Good: The homemade beef pot pie in the dining room was excellent.

Bad: Being seated with three complete strangers in close quarters in the dining car. More, three strangers who look aghast at you when you order a beer for dinner.

Good: The old cars dumped down hills here and there. You wouldn’t think junk could be beautiful, but it is. Especially the rusted out Model T laying on the hillside in North Dakota.

Bad: Seeing so many small, deserted towns along the way, as corporations buy out small farmers and ranchers. One town was completely empty, but strikingly preserved except for the grass growing along the street and a couple of range cows grazing on it.
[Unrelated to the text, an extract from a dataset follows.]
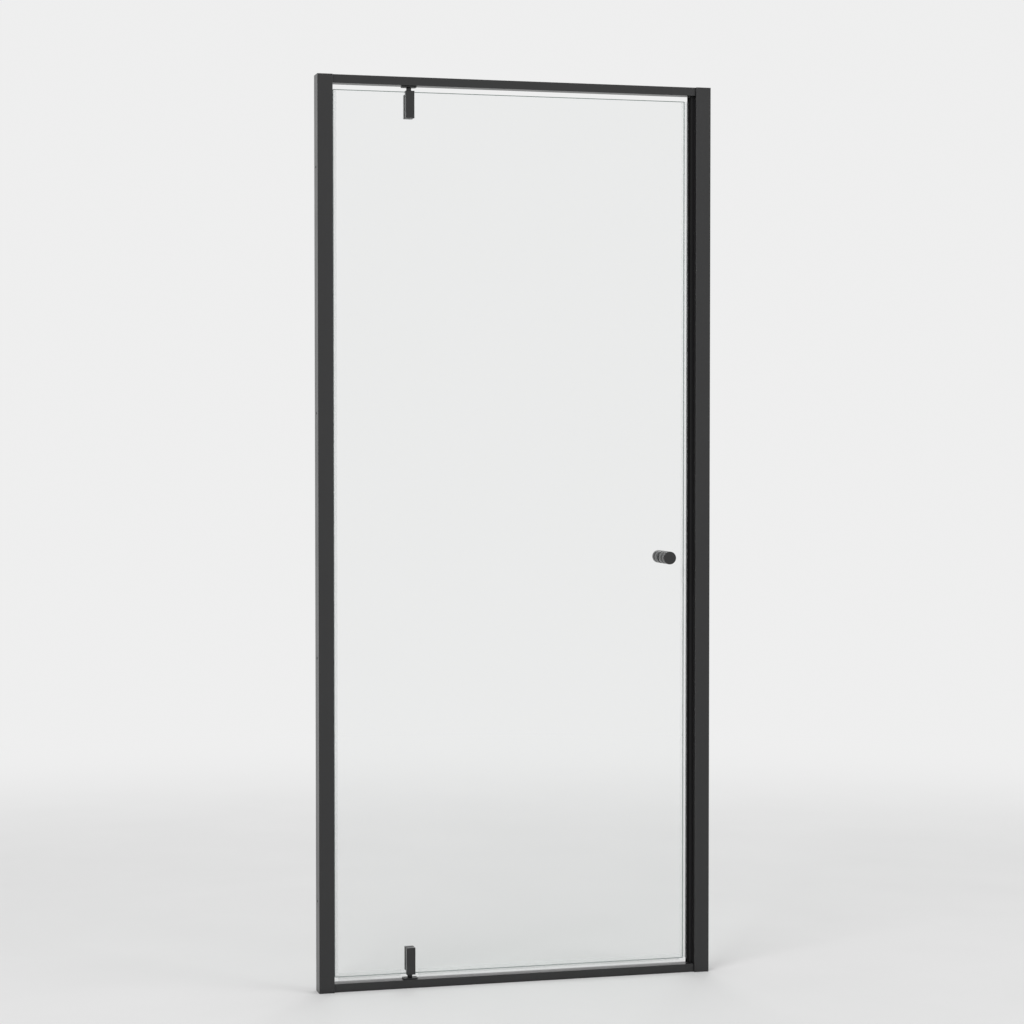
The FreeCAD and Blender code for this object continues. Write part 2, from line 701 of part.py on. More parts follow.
def make_glass_pane():
    """The leaf's glass, with a notch at each pivot and holes for clamps and knobs."""
    body = new_piece("glass_pane")
    left = "pivot_x - notch_half_width"
    right = "pivot_x + notch_half_width"
    low_notch = "glass_bottom + notch_depth"
    high_notch = "glass_top - notch_depth"
    add(body, "y", "-half_glass", "half_glass", polygon(
        ("glass_left", "glass_bottom"),
        (left, "glass_bottom"),
        (left, low_notch),
        (right, low_notch),
        (right, "glass_bottom"),
        ("glass_right", "glass_bottom"),
        ("glass_right", "glass_top"),
        (right, "glass_top"),
        (right, high_notch),
        (left, high_notch),
        (left, "glass_top"),
        ("glass_left", "glass_top"),
    ))

    def through(edge):
        return runs_along(edge, "y")

    ends = size("glass_left"), size("glass_right")
    dress(body, "Fillet", "glass_corner_radius", lambda edge: (
        through(edge) and any(near(edge.BoundBox.XMax, end) for end in ends)))
    depths = (
        size("glass_bottom") + size("notch_depth"),
        size("glass_top") - size("notch_depth"),
    )
    dress(body, "Fillet", "notch_radius", lambda edge: (
        through(edge) and any(near(edge.BoundBox.ZMax, depth) for depth in depths)))

    face = size("half_glass")
    dress(body, "Chamfer", "glass_arris", lambda edge: (
        near(edge.BoundBox.YLength, 0) and near(abs(edge.BoundBox.YMax), face)))
    cut(body, "y", "-half_glass", "half_glass",
        circle("pivot_x", "glass_top - glass_screw_inset", "clamp_hole_diameter"),
        circle("pivot_x", "glass_bottom + glass_screw_inset", "clamp_hole_diameter"),
        circle("knob_x", "knob_height", "knob_hole_diameter"))


# ---------------------------------------------------------------- clamps and pins

def clamp_screw_spots():
    """A clamp's two screws, from the edge of the glass, as drawn across y."""
    return [("0", "-boss_screw_inset"), ("0", "-glass_screw_inset")]


def chamfer_outer_face(body, y):
    """Chamfer the straight edges of the face that lies furthest from the glass."""
    dress(body, "Chamfer", "clamp_chamfer", lambda edge: (
        near(edge.BoundBox.YMin, y) and near(edge.BoundBox.YMax, y)
        and edge.Curve.TypeId == "Part::GeomLine"))


def make_clamp_front(name, at, turned):
    """Front plate, with the block that fills the notch; local z 0 is the glass's edge."""
    body = new_piece(name, at, turned)
    add(body, "y", "-clamp_depth / 2", "-plate_y", rectangle(
        "-clamp_width / 2", "clamp_foot", "clamp_width / 2", "clamp_over"))
    chamfer_outer_face(body, -size("clamp_depth") / 2)
    add(body, "y", "-plate_y", "plate_y - seat_gap", rectangle(
        "-boss_width / 2", "clamp_over - boss_height", "boss_width / 2", "clamp_over"))
    foot = size("clamp_over") - size("boss_height")
    dress(body, "Fillet", "notch_radius - notch_clearance", lambda edge: (
        runs_along(edge, "y") and near(edge.BoundBox.ZMax, foot)))
    cut(body, "y", "-(plate_y + clamp_screw_bite)", "plate_y", *[
        circle(x, z, "clamp_screw_diameter + 2 * screw_clearance")
        for x, z in clamp_screw_spots()
    ])
    cut(body, "z", "clamp_over - stub_length - stub_end_gap", "clamp_over",
        circle("0", "0", "stub_diameter + 2 * running_clearance"))


def make_clamp_back(name, at, turned):
    """Back plate, with sunk screw heads; local z 0 is the glass's edge."""
    body = new_piece(name, at, turned)
    add(body, "y", "plate_y", "clamp_depth / 2", rectangle(
        "-clamp_width / 2", "clamp_foot", "clamp_width / 2", "clamp_over - back_drop"))
    chamfer_outer_face(body, size("clamp_depth") / 2)
    seat = "clamp_depth / 2 - clamp_screw_head_height - screw_recess"
    cut(body, "y", seat, "clamp_depth / 2", *[
        circle(x, z, "clamp_screw_head + 2 * screw_clearance") for x, z in clamp_screw_spots()])
    cut(body, "y", "plate_y", seat, *[
        circle(x, z, "clamp_screw_diameter + 2 * screw_clearance")
        for x, z in clamp_screw_spots()
    ])


def make_clamp_gaskets(name, at, turned):
    """Two rubber sheets, cut away round the block and the screw."""
    body = new_piece(name, at, turned)
    sides = both_sides("clamp_width / 2 - gasket_margin")
    foot = "clamp_foot + gasket_margin"
    add(body, "y", "-plate_y", "-half_glass", rectangle(sides[0], foot, sides[1], "0"))
    add(body, "y", "half_glass", "plate_y", rectangle(
        sides[0], foot, sides[1], "clamp_over - back_drop - gasket_margin"))
    cut(body, "y", "-plate_y", "plate_y", rectangle(
        "-notch_half_width", "-notch_depth", "notch_half_width", "clamp_over"))
    cut(body, "y", "-plate_y", "plate_y",
        circle("0", "-glass_screw_inset", "clamp_screw_diameter + 2 * screw_clearance"))


def make_pivot_pin(name, at, turned):
    """Stepped steel pin: stub in the clamp, neck that shows, journal in the bush."""
    body = new_piece(name, at, turned)
    add(body, "z", "clamp_over - stub_length", "clamp_over", circle("0", "0", "stub_diameter"))
    add(body, "z", "clamp_over", "neck_end", circle("0", "0", "neck_diameter"))
    add(body, "z", "neck_end", "neck_end + journal_length", circle("0", "0", "journal_diameter"))
    ends = (
        size("clamp_over") - size("stub_length"),
        size("neck_end") + size("journal_length"),
    )
    dress(body, "Chamfer", "pin_chamfer", lambda edge: (
        edge.Curve.TypeId == "Part::GeomCircle"
        and any(near(edge.BoundBox.ZMin, end) and near(edge.BoundBox.ZMax, end)
                for end in ends)))


def leaf_screw_circles(diameter, insets):
    """Circles at both clamps, as drawn across y."""
    circles = []
    for inset in insets:
        circles.append(circle("pivot_x", f"glass_top - {inset}", diameter))
        circles.append(circle("pivot_x", f"glass_bottom + {inset}", diameter))
    return circles


def make_clamp_screws():
    """Four socket screws from the back plates into the front plates."""
    body = new_piece("clamp_screws")
    insets = ("boss_screw_inset", "glass_screw_inset")
    top = "clamp_depth / 2 - screw_recess"
    seat = f"{top} - clamp_screw_head_height"
    add(body, "y", seat, top, *leaf_screw_circles("clamp_screw_head", insets))
    add(body, "y", "screw_recess - plate_y - clamp_screw_bite", seat,
        *leaf_screw_circles("clamp_screw_diameter", insets))
    cut(body, "y", f"{top} - socket_depth", top, *[
        hexagon("pivot_x", f"{edge} {inset}", "socket_across")
        for inset in insets for edge in ("glass_top -", "glass_bottom +")
    ])


def make_clamp_sleeves():
    """Nylon sleeves that keep the lower clamp screws off the glass."""
    body = new_piece("clamp_sleeves")
    insets = ("glass_screw_inset",)
    add(body, "y", "-half_glass", "half_glass",
        *leaf_screw_circles("clamp_hole_diameter - 2 * sleeve_play", insets))
    cut(body, "y", "-half_glass", "half_glass",
        *leaf_screw_circles("clamp_screw_diameter + 2 * screw_clearance", insets))


# ---------------------------------------------------------------- side and drip seals

def make_pivot_side_seal():
    """Clear lip seal on the short edge, with a fin towards the left jamb."""
    body = new_piece("pivot_side_seal")
    grip = "glass_left + pivot_seal_cover"
    base = "glass_left - seal_fit - seal_wall"
    fin = "fin_gap - mouth_x"
    slot = "half_glass + seal_fit"
    add(body, "z", "glass_bottom", "glass_top", polygon(
        (grip, "-seal_y"),
        (grip, f"-({slot})"),
        ("glass_left - seal_fit", f"-({slot})"),
        ("glass_left - seal_fit", slot),
        (grip, slot),
        (grip, "seal_y"),
        (base, "seal_y"),
        (base, "fin_thickness / 2"),
        (fin, "fin_thickness / 2"),
        (fin, "-fin_thickness / 2"),
        (base, "-fin_thickness / 2"),
        (base, "-seal_y"),
    ))


def make_drip_seal(name, start, end):
    """Clear seal under the glass: a fin down to the threshold and a drip edge inwards."""
    body = new_piece(name, ("0", "0", "glass_bottom"))
    slot = "half_glass + seal_fit"
    base = "-(seal_fit + seal_wall)"
    middle = "-(seal_fit + seal_wall / 2)"
    add(body, "x", start, end, polygon(
        ("-seal_y", base),
        ("seal_y", base),
        ("seal_y", "drip_seal_cover"),
        (slot, "drip_seal_cover"),
        (slot, "-seal_fit"),
        (f"-({slot})", "-seal_fit"),
        (f"-({slot})", "drip_seal_cover"),
        ("-seal_y", "drip_seal_cover"),
    ))
    add(body, "x", start, end, rectangle(
        "-fin_thickness / 2", "drip_gap - glass_gap", "fin_thickness / 2", middle))
    add(body, "x", start, end, polygon(
        ("seal_y - 1.5 * fin_thickness", middle),
        (f"seal_y + deflector_reach - 1.5 * fin_thickness", f"{base} - deflector_drop"),
        ("seal_y + deflector_reach", f"{base} - deflector_drop"),
        ("seal_y", middle),
    ))


# ---------------------------------------------------------------- knobs

def make_knob(name, turned):
    """Turned knob with one groove and a blind bore; its axis is y, the glass at y 0."""
    body = new_piece(name, ("knob_x", "0", "knob_height"), turned)
    bore = "stud_diameter / 2 + screw_clearance"
    rim = "knob_diameter / 2"
    end = "knob_seat_y + knob_length"
    bore_end = "knob_seat_y + stud_hold + stud_end_gap"
    turned_outline = polygon(
        (bore, "knob_seat_y"),
        (rim, "knob_seat_y"),
        (rim, f"{end} - groove_setback - groove_width"),
        (f"{rim} - groove_depth", f"{end} - groove_setback - groove_width"),
        (f"{rim} - groove_depth", f"{end} - groove_setback"),
        (rim, f"{end} - groove_setback"),
        (rim, f"{end} - knob_chamfer"),
        (f"{rim} - knob_chamfer", end),
        ("0", end),
        ("0", bore_end),
        (bore, bore_end),
    )
    sketch = sketch_across(body, "z", "0", [turned_outline])
    turning = body.newObject("PartDesign::Revolution", f"{name}_turning")
    turning.Profile = sketch
    turning.ReferenceAxis = (sketch, ["V_Axis"])
    turning.Angle = 360
    doc.recompute()


def make_knob_washers():
    """Two washers between the knobs and the glass."""
    body = new_piece("knob_washers")
    outer = circle("knob_x", "knob_height", "washer_diameter")
    hole = circle("knob_x", "knob_height", "stud_diameter + 2 * screw_clearance")
    add(body, "y", "half_glass", "knob_seat_y", outer)
    add(body, "y", "-knob_seat_y", "-half_glass", outer)
    cut(body, "y", "-knob_seat_y", "knob_seat_y", hole)


def make_knob_sleeve():
    """Nylon sleeve round the stud, in the hole of the glass."""
    body = new_piece("knob_sleeve")
    add(body, "y", "-half_glass", "half_glass",
        circle("knob_x", "knob_height", "knob_hole_diameter - 2 * sleeve_play"))
    cut(body, "y", "-half_glass", "half_glass",
        circle("knob_x", "knob_height", "stud_diameter + 2 * screw_clearance"))


def make_knob_stud():
    """Threaded stud that joins the two knobs through the glass."""
    body = new_piece("knob_stud")
    add(body, "y", *both_sides("knob_seat_y + stud_hold"),
        circle("knob_x", "knob_height", "stud_diameter"))


# ---------------------------------------------------------------- the door

LEFT, RIGHT = -1, 1
ABOUT_X, ABOUT_Y, ABOUT_Z = (1, 0, 0), (0, 1, 0), (0, 0, 1)

for suffix, side in (("left", LEFT), ("right", RIGHT)):
    make_wall_channel(f"wall_channel_{suffix}", side)
    make_jamb_profile(f"jamb_profile_{suffix}", side)
    make_channel_cap(f"channel_cap_{suffix}", side)
make_jamb_screws()
make_screw_caps()

make_rail("top_rail", ("0", "0", "overall_height"), ABOUT_X)
make_rail("threshold_rail", ("0", "0", "0"), None)
make_corner_screws()
make_pivot_bush("pivot_bush_top", ("pivot_x", "0", "header_z"), ABOUT_X)
make_pivot_bush("pivot_bush_bottom", ("pivot_x", "0", "rail_height"), None)
make_bush_screws()

make_strike_profile()
make_strike_screws()
make_strike_magnet()

make_glass_pane()
make_closing_seal()
make_closing_magnet()
make_pivot_side_seal()
make_drip_seal("drip_seal_short", "glass_left + pivot_seal_cover + drip_end_gap",
               "pivot_x - drip_start")
make_drip_seal("drip_seal_long", "pivot_x + drip_start",
               "glass_right - closing_seal_cover - drip_end_gap")

# the front plates stay in front at both ends, so the lower ones are turned about y
for end, edge, plate_turn, pin_turn in (
    ("top", "glass_top", None, None),
    ("bottom", "glass_bottom", ABOUT_Y, ABOUT_X),
):
    spot = ("pivot_x", "0", edge)
    make_clamp_front(f"clamp_front_{end}", spot, plate_turn)
    make_clamp_back(f"clamp_back_{end}", spot, plate_turn)
    make_clamp_gaskets(f"clamp_gaskets_{end}", spot, plate_turn)
    make_pivot_pin(f"pivot_pin_{end}", spot, pin_turn)
make_clamp_screws()
make_clamp_sleeves()

make_knob("knob_front", ABOUT_Z)
make_knob("knob_back", None)
make_knob_washers()
make_knob_sleeve()
make_knob_stud()


# ---------------------------------------------------------------- check and write

doc.recompute()
for thing in doc.Objects:
    if "Invalid" in thing.State or "Error" in thing.State:
        raise ValueError(f"{thing.Name} failed: {thing.State}")
for body in pieces:
    if body.Shape.isNull() or not body.Shape.isValid() or not body.Shape.Solids:
        raise ValueError(f"{body.Label} has no valid solid")

os.makedirs("parts", exist_ok=True)
for body in pieces:
    body.Shape.exportStep(os.path.join("parts", f"{body.Label}.step"))
    solids = body.Shape.Solids
    print(f"{body.Label}: {len(solids)} solid(s), {sum(s.Volume for s in solids) / 1000:.2f} cm3")
print(f"{len(pieces)} pieces written")
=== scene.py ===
import json
import math

import bmesh
import bpy
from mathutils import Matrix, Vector

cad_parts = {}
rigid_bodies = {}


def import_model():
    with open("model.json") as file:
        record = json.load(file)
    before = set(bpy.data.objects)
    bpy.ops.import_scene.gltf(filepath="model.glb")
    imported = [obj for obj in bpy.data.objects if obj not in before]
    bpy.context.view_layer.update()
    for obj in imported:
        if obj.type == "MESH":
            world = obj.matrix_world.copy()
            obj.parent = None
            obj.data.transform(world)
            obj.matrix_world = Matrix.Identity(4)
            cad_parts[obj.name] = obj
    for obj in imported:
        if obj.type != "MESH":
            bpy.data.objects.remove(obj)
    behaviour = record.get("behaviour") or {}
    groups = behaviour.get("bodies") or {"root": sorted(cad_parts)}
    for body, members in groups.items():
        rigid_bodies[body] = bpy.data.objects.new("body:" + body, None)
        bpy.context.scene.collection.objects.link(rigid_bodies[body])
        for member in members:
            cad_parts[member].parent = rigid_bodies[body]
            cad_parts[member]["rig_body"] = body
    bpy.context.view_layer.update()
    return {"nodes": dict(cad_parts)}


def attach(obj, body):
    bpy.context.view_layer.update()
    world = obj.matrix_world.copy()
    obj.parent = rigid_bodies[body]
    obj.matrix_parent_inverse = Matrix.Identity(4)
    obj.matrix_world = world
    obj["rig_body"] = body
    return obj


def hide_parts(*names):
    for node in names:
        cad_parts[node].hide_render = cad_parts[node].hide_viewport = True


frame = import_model()
MM = 0.001


# ------------------------------------------------------------------ studio
# The camera stands where the photograph was taken from: left of the middle, at chest
# height, with a long lens. The floor is plain and pale and fades into the backdrop, and
# large soft lamps light the door evenly.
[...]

Bad: Not having enough time to get the camera ready when an exceptionally fascinating view comes along, such as the abandoned town, the Model T, and a wolf in Montana.

Good: Having a chance to see the abandoned town, the Model T, and the wolf, regardless of getting a picture or not.

Good: Being able to walk about, stretch, gaze out the window.

Bad: Trying to sleep sitting up.

Good: The sound, the motion, the feel of being on a train. It is unique.

Bad: One train attendant who was rather offensive with the pretty, young women.

Good: The train conductor who helped me off with my bags at Sandpoint. He answered all my train questions with enthusiasm and delight. It is rare to meet someone so completely and absolutely in love with their work.

Good: Having so much to see that you never get bored.

Best moment: The pass coming from Glacier, Montana to Sandpoint.

The pass is normally completely dark. I was half asleep and reading when I noticed a ghostly blue light around the track ahead of us. Through the fog, a phosphorescent glow silhouetted several train cars lying scattered about—up the hill, down a cliff—in a scene that looked straight out of The Shining.

I asked the conductor about the lights and he said the cars were from a derailed train carrying grain and hadn’t been recovered yet. The lights placed around the cars were to keep away the bears who were attracted to the wet and fermenting corn. The bears would eat the corn, and then pass out on the tracks.